The two biggest health care bills this year will have to wait till next year.
First it was AB 52, the bill to regulate health insurance rate hikes, that did not make it out of appropriations committee, and will wait till 2012 to be heard again. And now it’s SB 703 by Ed Hernandez (D-West Covina), which would establish a Basic Health Program in California.
“It’s official now, it is a two-year bill,” according to John Ramey, executive director of Local Health Plans of California.
Ramey said the extra time is necessary to get people to understand just what the Basic Health Program would do — and what it won’t do, he said.
“There are things about it that need to be worked out with the administration,” Ramey said. “They wanted to know where it would be, exactly, for implementation, and how it would or should be handled if it looked like it might somehow impact the general fund.”
The BHP would insure as many as one million low-income Californians, for about one-fifth the price they may have to pay in the California Health Benefit Exchange, Ramey said. The exchange is slated to start in 2014.
“It’s clear that, ultimately, it would be much less expensive and provide better benefits,” Ramey said. The medical providers would end up getting lower reimbursement rates than under the exchange, he said, though estimates currently are that they’d get reimbursed approximately at Medicare levels, which is still much higher than Medi-Cal rate reimbursement.
“I think people may need some time to get used to the idea,” Ramey said. “It will take time to convince policymakers.”
The Health Benefit Exchange board pushed for SB 703 to become a two-year bill.
Micah Weinberg of the Bay Area Council doesn’t need more time. He knows exactly how he feels about it right now.

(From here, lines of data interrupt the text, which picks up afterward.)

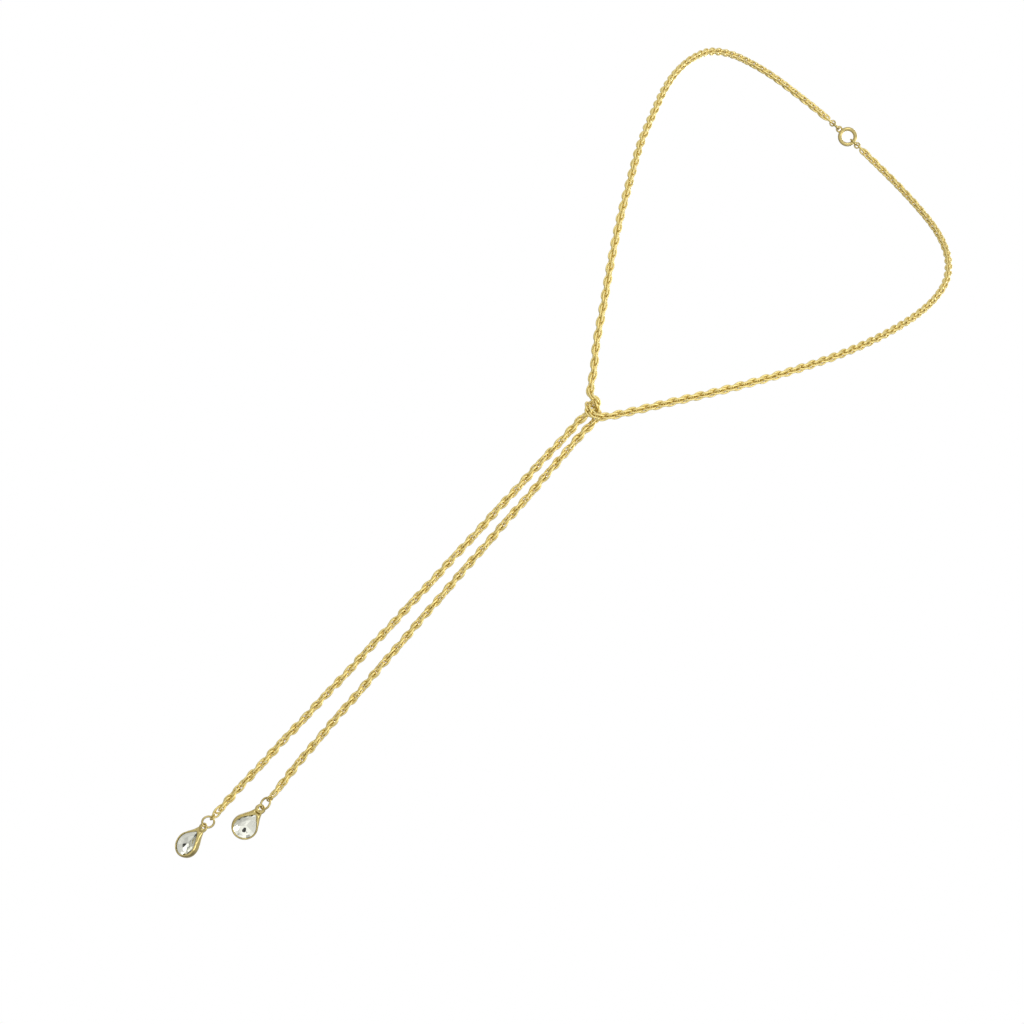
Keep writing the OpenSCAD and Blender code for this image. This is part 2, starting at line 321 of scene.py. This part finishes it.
def tinted(tree, shader, cloud, colour, darkest, span):
    """Colours a surface in clouds, from a darker shade of the colour up to the colour."""
    tint = tree.nodes.new("ShaderNodeValToRGB")
    for element, position, level in zip(tint.color_ramp.elements, span, (darkest, 1)):
        element.position = position
        element.color = (*[c * level for c in colour], 1)
    tree.links.new(cloud.outputs["Fac"], tint.inputs["Fac"])
    tree.links.new(tint.outputs["Color"], shader.inputs["Base Color"])


METAL_CLOUD_SCALE = 420
METAL_CLOUD_SPAN = (0.3, 0.7)
METAL_DARKEST = 0.93
ROUGHNESS_SPREAD = (0.75, 1.3)
SCRATCH_SCALE = 2600
SCRATCH_STRENGTH = 0.06
SCRATCH_DEPTH = 0.00004
GLASS_CLOUD_SCALE = 700
GLASS_CLOUD_SPAN = (0.35, 0.65)
GLASS_DARKEST = 0.97
GLASS_IOR = 1.25


def metal(name, colour, roughness):
    """Polished plating with faint clouds in its colour and polish, and fine scratches."""
    material, tree, shader = node_tree(name)
    place = tree.nodes.new("ShaderNodeTexCoord")
    cloud = noise(tree, place, METAL_CLOUD_SCALE, detail=3)
    tinted(tree, shader, cloud, colour, METAL_DARKEST, METAL_CLOUD_SPAN)
    rough = tree.nodes.new("ShaderNodeMapRange")
    rough.inputs["From Min"].default_value = METAL_CLOUD_SPAN[0]
    rough.inputs["From Max"].default_value = METAL_CLOUD_SPAN[1]
    rough.inputs["To Min"].default_value = roughness * ROUGHNESS_SPREAD[0]
    rough.inputs["To Max"].default_value = roughness * ROUGHNESS_SPREAD[1]
    tree.links.new(cloud.outputs["Fac"], rough.inputs["Value"])
    tree.links.new(rough.outputs["Result"], shader.inputs["Roughness"])
    shader.inputs["Metallic"].default_value = 1
    scratch = noise(tree, place, SCRATCH_SCALE, detail=2)
    bump = tree.nodes.new("ShaderNodeBump")
    bump.inputs["Strength"].default_value = SCRATCH_STRENGTH
    bump.inputs["Distance"].default_value = SCRATCH_DEPTH
    tree.links.new(scratch.outputs["Fac"], bump.inputs["Height"])
    tree.links.new(bump.outputs["Normal"], shader.inputs["Normal"])
    return material


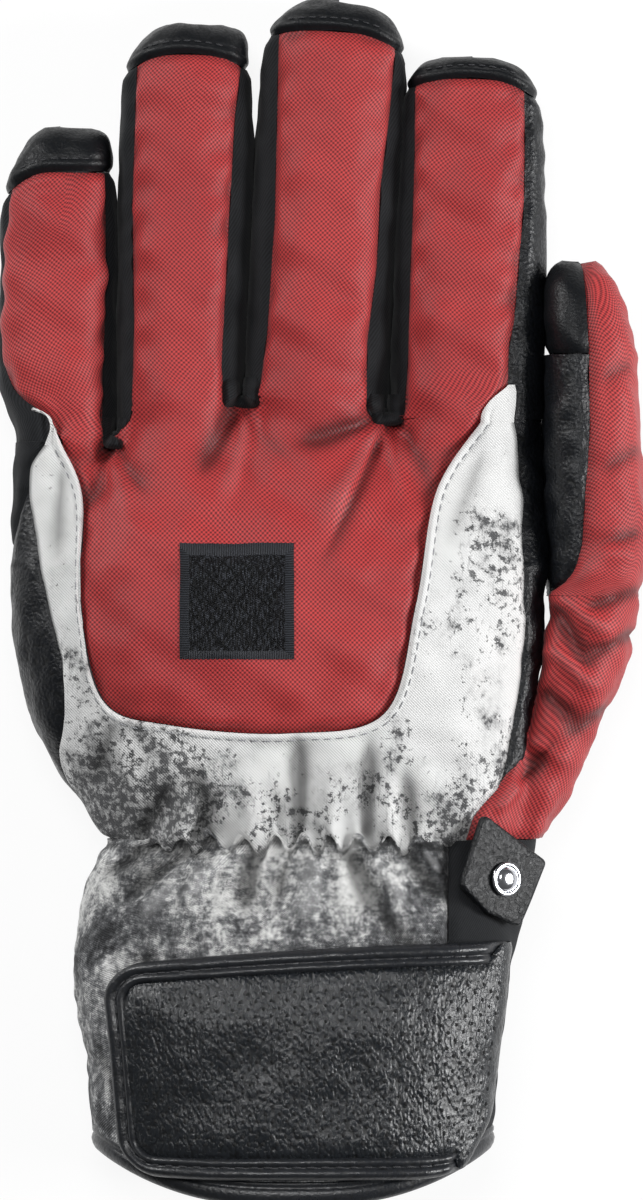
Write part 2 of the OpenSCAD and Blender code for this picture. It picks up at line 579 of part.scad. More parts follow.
back_panel();
back_yoke();
little_side_panel();
heel_patch();
index_side_strip();
palm_panel();
thumb_base_panel();
thumb_base_palm();
web(little, ring);  // little_ring_gusset
web(ring, middle);  // ring_middle_gusset
web(middle, index);  // middle_index_gusset
hand_liner();
thumb_base_liner();
wrist_elastic();
emblem_patch();
cuff_back();
cuff_gusset();
cuff_palm();
cuff_liner();
hem_binding();
loop_patch();
snap_stud();
finger_back_panel(little);  // little_back
finger_palm_panel(little);  // little_palm
finger_right_wall(little);  // little_wall_inner
finger_left_wall(little);  // little_wall_outer
finger_cap(little);  // little_cap
finger_liner(little);  // little_liner
finger_back_panel(ring);  // ring_back
finger_palm_panel(ring);  // ring_palm
finger_right_wall(ring);  // ring_wall_inner
finger_left_wall(ring);  // ring_wall_outer
finger_cap(ring);  // ring_cap
finger_liner(ring);  // ring_liner
finger_back_panel(middle);  // middle_back
finger_palm_panel(middle);  // middle_palm
finger_right_wall(middle);  // middle_wall_inner
finger_left_wall(middle);  // middle_wall_outer
finger_cap(middle);  // middle_cap
finger_liner(middle);  // middle_liner
finger_back_panel(index);  // index_back
finger_palm_panel(index);  // index_palm
finger_right_wall(index);  // index_wall_inner
finger_left_wall(index);  // index_wall_outer
finger_cap(index);  // index_cap
finger_liner(index);  // index_liner
thumb_back();
thumb_palm();
thumb_cap();
thumb_liner();
strap_panel();
strap_welt();
hook_patch();
snap_tab();
snap_cap();
snap_socket();
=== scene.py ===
import bpy, bmesh, json, math
import numpy as np
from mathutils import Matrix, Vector
from mathutils.bvhtree import BVHTree

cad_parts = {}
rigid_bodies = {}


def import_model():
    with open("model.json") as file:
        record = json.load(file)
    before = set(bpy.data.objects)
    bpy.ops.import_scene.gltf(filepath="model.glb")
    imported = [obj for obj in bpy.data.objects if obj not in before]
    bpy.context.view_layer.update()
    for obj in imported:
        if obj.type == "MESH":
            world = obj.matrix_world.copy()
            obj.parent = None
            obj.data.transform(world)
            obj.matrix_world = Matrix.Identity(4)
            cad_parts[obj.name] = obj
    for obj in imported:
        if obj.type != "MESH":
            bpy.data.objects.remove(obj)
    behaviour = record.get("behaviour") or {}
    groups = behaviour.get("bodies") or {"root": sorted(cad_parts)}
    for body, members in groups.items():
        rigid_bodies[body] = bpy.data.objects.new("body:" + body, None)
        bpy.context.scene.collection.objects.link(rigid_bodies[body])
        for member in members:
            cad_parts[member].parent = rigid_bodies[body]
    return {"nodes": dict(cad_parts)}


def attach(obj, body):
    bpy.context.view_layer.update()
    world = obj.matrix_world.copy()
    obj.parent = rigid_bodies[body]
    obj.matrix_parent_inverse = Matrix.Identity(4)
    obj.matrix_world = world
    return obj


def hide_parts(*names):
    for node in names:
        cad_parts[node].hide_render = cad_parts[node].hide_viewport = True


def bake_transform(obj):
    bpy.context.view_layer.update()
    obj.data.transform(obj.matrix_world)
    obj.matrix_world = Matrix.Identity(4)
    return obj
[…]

“I’m really glad this isn’t happening this year,” Weinberg said. “We have to decide whether this program is consistent with what we want to achieve with federal health care reform. And whether you talk about access or cost or quality improvement, for me it always gets back to one thing that has to be fixed — the ridiculous, mind-bending complexity of our system.”
The BHP, he said, will only add to the complexity, and it could get in the way of the basic job of the exchange.
“This new program creates two cut points, where you enter the BHP and when you exit the BHP. This is the creation of a new health care program, with an entirely separate set of contracts.”
So not only would the exchange lose out on the bargaining power inherent in those 800,000 to 1 million people, but having a separate program invites churning between the two entities, Weinberg said.
“This is how we’ve made decisions in the past, we define a need for a narrow set of people and try to pass it. That’s how we created this [fragmented] system in the first place. If we keep doing what we’ve been doing, we’ll end up with what we have now.”
According to Ramey, the lower cost will allow people to get coverage who wouldn’t be able to afford coverage in the exchange. In that way, it’s actually not poaching clients from the exchange, he said.
All of this will become clear once the discussion takes place over time, and people understand the BHP, Ramey said — particularly lawmakers and officials in the Department of Finance.
“They haven’t been in a position to get an official administration position of support,” Ramey said. “We hope to have a better understanding amongst policymakers, over time, about what the impact will be.”